For many readers the largest obstacle to an effortless comprehension may be the fact that I have left all the letters in their original languages, either Latin or Italian from the sixteenth century.

So many limitations - and given that the source material for this collection is already published in various earlier editions, why bother to present them again here?

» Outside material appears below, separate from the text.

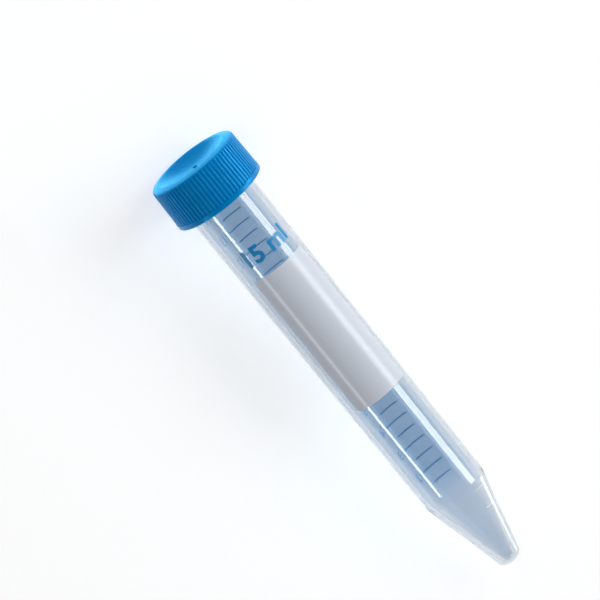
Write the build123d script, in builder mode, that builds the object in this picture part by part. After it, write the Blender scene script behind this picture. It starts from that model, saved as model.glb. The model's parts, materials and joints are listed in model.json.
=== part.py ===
"""A 15 ml screw-cap conical centrifuge tube, lying capped on a flat surface.

Two moulded pieces: the clear tube, and the ribbed screw cap. The capped tube
rests on the cap's lip and on the round between its body and its cone, so its
axis climbs slightly towards the cap. Lengths are in millimetres. The row frame
has +Z up and +X from the tip towards the cap, with its origin on the surface,
under the middle of the object.
"""

from build123d import *

import os
from math import acos, asin, atan, atan2, cos, hypot, pi, radians, sin, sqrt

# ---------------------------------------------------------------- driving dimensions

# Tube, outside, measured along its axis from the tip.
cone_height = 21.6  # tip to the corner where the cone meets the body
body_height = 77.7  # drafted body, from the cone up to the straight band
band_height = 10.6  # straight band that a rack or adapter holds
neck_height = 8.4
band_radius = 8.4
body_draft = 0.5  # how much less the radius is where the cone starts
neck_step = 0.25  # how much less the radius is on the neck
tip_radius = 2.55  # where the cone would meet the flat of the tip
tip_crown_radius = 4.0  # slight dome of the tip
tip_corner_round = 1.6  # round between the tip's dome and the cone
shoulder_blend = 4.0  # round between the cone and the body, inside and out
rim_round = 0.25

# Tube, inside.
neck_wall = 0.95  # at the mouth
body_wall = 1.1  # where the cone starts
inner_cone_rise = 0.4  # the inner cone starts this far above the outer one
tip_bore_radius = 1.3  # round end of the inner cone
tip_thickness = 1.4

# Thread on the neck: one start, of trapezium section.
thread_pitch = 2.6
thread_turns = 1.75
thread_height = 1.0  # stands this far out of the neck
thread_root_width = 1.3  # where it meets the neck
thread_crest_width = 0.6
thread_start = 1.6  # first turn's centre line above the foot of the neck
thread_bury = 0.3  # how deep its section reaches into the neck

# Raised volume marks moulded on the cone.
mark_heights = (15.0, 20.0)  # above the tip
mark_arc = 19.0  # length round the cone, in degrees
mark_turn = 36.5  # middle of each mark, round from the top towards -Y, in degrees
mark_root_width = 0.6
mark_crest_width = 0.2
mark_relief = 0.15
mark_bury = 0.2

# Cap, measured along the axis from its lower lip.
cap_overlap = 0.7  # how far the lip hangs over the top of the straight band
thread_clearance = 0.45  # crest of the tube's thread to the cap's bore
skirt_wall = 1.95  # bore to the face of the ribs, just above the lip
skirt_draft = 0.17  # how much less the radius over the ribs is at the shoulder
lip_proud = 0.07  # the lip stands out past the ribs
lip_height = 1.3
lip_round = 0.3
lip_lead_in = 0.5
bore_corner_round = 0.6
shoulder_width = 1.93  # sloping shoulder, from the ribs in to the ring
shoulder_drop = 0.45  # fall of the shoulder, from the ring to the skirt
shoulder_round = 0.9
crown_ring_width = 0.4  # flat ring on top, round the hollow
dish_depth = 1.75  # hollow of the top, below the ring
gate_radius = 0.45  # moulding stub in the middle of the hollow
gate_height = 0.3
gate_bury = 0.2
crown_thickness = 1.2
seal_bulge = 1.0  # how far the cap's domed seal dips into the mouth
seal_clearance = 0.15  # edge of the seal to the wall of the mouth

# Ribs round the skirt, left standing between tapered grooves.
rib_count = 72
groove_depth = 0.32
groove_mouth_width = 0.62
groove_floor_width = 0.26
groove_overcut = 0.5  # how far the groove's section reaches out past the ribs

# ---------------------------------------------------------------- worked-out dimensions

cone_radius = band_radius - body_draft
cone_slope = (cone_radius - tip_radius) / cone_height
body_slope = body_draft / body_height
band_foot = cone_height + body_height
neck_foot = band_foot + band_height
neck_radius = band_radius - neck_step
rim_height = neck_foot + neck_height
mouth_radius = neck_radius - neck_wall
cone_bore_radius = cone_radius - body_wall
inner_cone_top = cone_height + inner_cone_rise

cap_foot = neck_foot - cap_overlap
crown_rise = dish_depth + crown_thickness - seal_bulge
cap_top = rim_height + crown_rise
skirt_foot = cap_foot + lip_height
skirt_top = cap_top - shoulder_drop
cap_bore_radius = neck_radius + thread_height + thread_clearance
skirt_foot_radius = cap_bore_radius + skirt_wall
skirt_top_radius = skirt_foot_radius - skirt_draft
lip_radius = skirt_foot_radius + lip_proud
crown_radius = skirt_top_radius - shoulder_width
dish_edge_radius = crown_radius - crown_ring_width
dish_floor = cap_top - dish_depth
seal_tip = rim_height - seal_bulge
seal_radius = mouth_radius - seal_clearance

# ---------------------------------------------------------------- resting place

# Centres of the two rounds that touch the surface, as (along the axis, off the axis).
lip_centre = (cap_foot + lip_round, lip_radius - lip_round)
body_lean = atan(body_slope)
cone_lean = atan(cone_slope)
blend_reach = shoulder_blend / (1 + cos(cone_lean - body_lean))
blend_centre = (
    cone_height + blend_reach * (sin(body_lean) + sin(cone_lean)),
    cone_radius - blend_reach * (cos(body_lean) + cos(cone_lean)),
)

# The surface is the line that touches both rounds.
run = lip_centre[0] - blend_centre[0]
climb = lip_centre[1] - blend_centre[1]
tilt = atan2(climb, run) - asin((shoulder_blend - lip_round) / hypot(run, climb))
tip_z = lip_centre[1] * cos(tilt) + lip_round - lip_centre[0] * sin(tilt)
low_end_x = tip_crown_radius * (cos(tilt) - 1)
high_end_x = cap_top * cos(tilt) + crown_radius * sin(tilt)

axis_direction = Vector(cos(tilt), 0, sin(tilt))
tip = Vector(-(low_end_x + high_end_x) / 2, 0, tip_z)
tube_axis = Axis(tip, axis_direction)
# Half sections lie on this plane: x along the axis from the tip, y away from the axis, upwards.
half_plane = Plane(origin=tip, x_dir=axis_direction, z_dir=(0, -1, 0))
# What repeats round the axis is placed on this one: z along the axis, x towards the surface.
round_plane = Plane(origin=tip, x_dir=-half_plane.y_dir, z_dir=axis_direction)


def corner(sketch, along, off):
    """The vertex of a half section nearest to a place given along and off the axis."""
    return sketch.vertices().sort_by_distance((along, off))[0]


# ---------------------------------------------------------------- tube

# Where the tip's dome meets the cone, before the round between them, and the dome half way there.
half_b = tip_crown_radius - cone_slope * tip_radius
square_a = 1 + cone_slope**2
dome_edge = (half_b - sqrt(half_b**2 - square_a * tip_radius**2)) / square_a
dome_edge_radius = tip_radius + cone_slope * dome_edge
dome_middle_radius = dome_edge_radius / 2
dome_middle = tip_crown_radius - sqrt(tip_crown_radius**2 - dome_middle_radius**2)

# The inner cone runs tangentially off the round end of the bore.
bore_centre = tip_thickness + tip_bore_radius
to_inner_corner = hypot(inner_cone_top - bore_centre, cone_bore_radius)
inner_corner_angle = atan2(cone_bore_radius, inner_cone_top - bore_centre)
tangent_angle = inner_corner_angle + acos(tip_bore_radius / to_inner_corner)
middle_angle = (tangent_angle + pi) / 2
bore_tangent = (
    bore_centre + tip_bore_radius * cos(tangent_angle),
    tip_bore_radius * sin(tangent_angle),
)
bore_middle = (
    bore_centre + tip_bore_radius * cos(middle_angle),
    tip_bore_radius * sin(middle_angle),
)

# The flanks run on straight to the foot of the section, inside the neck's wall.
thread_foot = tip + axis_direction * (neck_foot + thread_start)
flank_spread = (thread_root_width - thread_crest_width) / thread_height
thread_foot_width = thread_root_width + flank_spread * thread_bury

with BuildPart() as thread:
    with BuildLine():
        turns = Helix(
            pitch=thread_pitch,
            height=thread_pitch * thread_turns,
            radius=neck_radius,
            center=thread_foot,
            direction=axis_direction,
        )
    thread_end = turns @ 0
    with BuildSketch(Plane(origin=thread_end, x_dir=thread_end - thread_foot, z_dir=turns % 0)):
        with BuildLine():
            Polyline(
                (-thread_bury, -thread_foot_width / 2),
                (thread_height, -thread_crest_width / 2),
                (thread_height, thread_crest_width / 2),
                (-thread_bury, thread_foot_width / 2),
                close=True,
            )
        make_face()
    sweep(path=turns, is_frenet=True)

with BuildPart() as tube:
    with BuildSketch(half_plane) as tube_section:
        with BuildLine():
            ThreePointArc((0, 0), (dome_middle, dome_middle_radius), (dome_edge, dome_edge_radius))
            Polyline(
                (dome_edge, dome_edge_radius),
                (cone_height, cone_radius),
                (band_foot, band_radius),
                (neck_foot - neck_step, band_radius),
                (neck_foot, neck_radius),
                (rim_height, neck_radius),
                (rim_height, mouth_radius),
                (inner_cone_top, cone_bore_radius),
                bore_tangent,
            )
            ThreePointArc(bore_tangent, bore_middle, (tip_thickness, 0))
            Line((tip_thickness, 0), (0, 0))
        make_face()
        fillet(corner(tube_section, dome_edge, dome_edge_radius), radius=tip_corner_round)
        fillet(corner(tube_section, cone_height, cone_radius), radius=shoulder_blend)
        fillet(corner(tube_section, inner_cone_top, cone_bore_radius), radius=shoulder_blend)
        fillet(corner(tube_section, rim_height, neck_radius), radius=rim_round)
        fillet(corner(tube_section, rim_height, mouth_radius), radius=rim_round)
    revolve(axis=tube_axis)
    add(thread.part)
    for mark_height in mark_heights:
        mark_radius = tip_radius + cone_slope * mark_height
        with BuildSketch(half_plane.rotated((mark_turn - mark_arc / 2, 0, 0))):
            with BuildLine():
                Polyline(
                    (mark_height - mark_root_width / 2, mark_radius - mark_bury),
                    (mark_height - mark_crest_width / 2, mark_radius + mark_relief),
                    (mark_height + mark_crest_width / 2, mark_radius + mark_relief),
                    (mark_height + mark_root_width / 2, mark_radius - mark_bury),
                    close=True,
                )
            make_face()
        revolve(axis=tube_axis, revolution_arc=mark_arc)

# ---------------------------------------------------------------- cap

# The hollow of the top is part of a sphere, and so is the domed seal under it.
dish_radius = (dish_edge_radius**2 + dish_depth**2) / (2 * dish_depth)
dish_middle_radius = dish_edge_radius / 2
dish_middle = dish_floor + dish_radius - sqrt(dish_radius**2 - dish_middle_radius**2)
seal_dome_radius = (seal_radius**2 + seal_bulge**2) / (2 * seal_bulge)
seal_middle_radius = seal_radius / 2
seal_middle = seal_tip + seal_dome_radius - sqrt(seal_dome_radius**2 - seal_middle_radius**2)

# One groove between two ribs, tapered with the skirt and run out through the shoulder.
skirt_slope = skirt_draft / (skirt_top - skirt_foot)

with BuildPart() as groove:
    for end in (skirt_foot, cap_top):
        surface = skirt_foot_radius - skirt_slope * (end - skirt_foot)
        with BuildSketch(Plane.XY.offset(end)):
            with BuildLine():
                Polyline(
                    (surface - groove_depth, -groove_floor_width / 2),
                    (surface, -groove_mouth_width / 2),
                    (surface + groove_overcut, -groove_mouth_width / 2),
                    (surface + groove_overcut, groove_mouth_width / 2),
                    (surface, groove_mouth_width / 2),
                    (surface - groove_depth, groove_floor_width / 2),
                    close=True,
                )
            make_face()
    loft(ruled=True)

with BuildPart(round_plane) as cap:
    with BuildSketch(half_plane) as cap_section:
        with BuildLine():
            Line((dish_floor, 0), (seal_tip, 0))
            ThreePointArc((seal_tip, 0), (seal_middle, seal_middle_radius), (rim_height, seal_radius))
            Polyline(
                (rim_height, seal_radius),
                (rim_height, cap_bore_radius),
                (cap_foot + lip_lead_in, cap_bore_radius),
                (cap_foot, cap_bore_radius + lip_lead_in),
                (cap_foot, lip_radius),
                (skirt_foot, lip_radius),
                (skirt_foot, skirt_foot_radius),
                (skirt_top, skirt_top_radius),
                (cap_top, crown_radius),
                (cap_top, dish_edge_radius),
            )
            ThreePointArc((cap_top, dish_edge_radius), (dish_middle, dish_middle_radius), (dish_floor, 0))
        make_face()
        fillet(corner(cap_section, rim_height, cap_bore_radius), radius=bore_corner_round)
        fillet(corner(cap_section, cap_foot, lip_radius), radius=lip_round)
        fillet(corner(cap_section, skirt_top, skirt_top_radius), radius=shoulder_round)
    with BuildSketch(half_plane):
        with Locations((dish_floor - gate_bury, 0)):
            Rectangle(gate_bury + gate_height, gate_radius, align=(Align.MIN, Align.MIN))
    revolve(axis=tube_axis)
    with PolarLocations(0, rib_count):
        add(groove.part, mode=Mode.SUBTRACT)

# ---------------------------------------------------------------- finished pieces

os.makedirs("parts", exist_ok=True)
tube.part.label = "tube"
export_step(tube.part, "parts/tube.step")
cap.part.label = "cap"
export_step(cap.part, "parts/cap.step")
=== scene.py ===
"""A clear screw-cap conical tube, lying capped on a pale surface.

Every piece is modelled in millimetres in the tube's own frame, with x along the
axis from the tip, z away from the axis on the upper side and y to the left of
someone who looks from the tip to the cap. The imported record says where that
frame lies, so each finished mesh is moved there once, in metres.
"""

import json
import logging
from dataclasses import dataclass, field
from enum import Enum
from math import asin, atan, atan2, ceil, cos, hypot, pi, radians, sin, tan, tau

import bmesh
import bpy
from mathutils import Matrix, Vector


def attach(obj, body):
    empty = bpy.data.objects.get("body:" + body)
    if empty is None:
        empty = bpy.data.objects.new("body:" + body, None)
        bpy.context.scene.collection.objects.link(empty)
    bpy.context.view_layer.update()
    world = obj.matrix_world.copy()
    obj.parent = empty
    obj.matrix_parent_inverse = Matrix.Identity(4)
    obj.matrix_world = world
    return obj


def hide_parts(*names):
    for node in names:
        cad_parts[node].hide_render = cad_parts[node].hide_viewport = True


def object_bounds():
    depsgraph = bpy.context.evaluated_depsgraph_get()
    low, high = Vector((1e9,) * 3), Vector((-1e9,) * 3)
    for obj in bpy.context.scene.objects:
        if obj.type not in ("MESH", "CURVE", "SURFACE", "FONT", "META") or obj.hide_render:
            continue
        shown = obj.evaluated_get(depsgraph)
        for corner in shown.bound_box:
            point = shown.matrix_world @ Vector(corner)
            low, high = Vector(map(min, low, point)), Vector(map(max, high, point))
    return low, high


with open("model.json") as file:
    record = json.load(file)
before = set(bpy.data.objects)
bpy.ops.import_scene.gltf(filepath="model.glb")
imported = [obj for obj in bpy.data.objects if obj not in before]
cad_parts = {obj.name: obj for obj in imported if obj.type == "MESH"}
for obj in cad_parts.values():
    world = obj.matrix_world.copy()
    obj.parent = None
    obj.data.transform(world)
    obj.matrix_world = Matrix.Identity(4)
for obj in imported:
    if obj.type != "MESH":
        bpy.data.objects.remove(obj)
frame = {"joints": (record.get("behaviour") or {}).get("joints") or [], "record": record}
CAD_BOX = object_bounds()

log = logging.getLogger("conical_tube")

Colour = tuple[float, float, float]
MM = 0.001
SHARP_EDGE = radians(38)


class Body(Enum):
    """The two bodies that a piece can move with."""

    TUBE = "tube"
    CAP = "cap"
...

First of all, for a few letters, it has been possible to identify their authors more accurately. There is the case of the letter dated 17 May 1541 and written from the French court to Contarini. In the published version, the eighteenth century editor has Ercole Gonzaga as its author. Gonzaga, in Italy, could not have been the author. The letter was from the pen of Girolamo Dandino. Another example: Morandi’s edition includes letters dated 2, 9, 12 and 29 June 1541 – also from the French court to Contarini. Morandi names Niccolò Ardinghelli as the author. Ardinghelli, still en route to the French court, was not the author, but Girolamo Capodiferro. These corrections were aided by the ability to compare letters in one published collection with those in other collections. In this way, a compilation of all the published letters in chronological sequence enables the letters to shed factual interpretative light on each other. A more comprehensive collection can be more useful than a smaller collection, given that there are so many editions that target a particular period in Contarini’s life and output. Like tiles in a mosaic, each edition fills its space in the overall picture: whether the picture be a portrait of the person (Contarini and his correspondents), or a panorama of the rapid, profound and unprecedented change in the European social landscape in the first half of the sixteenth century.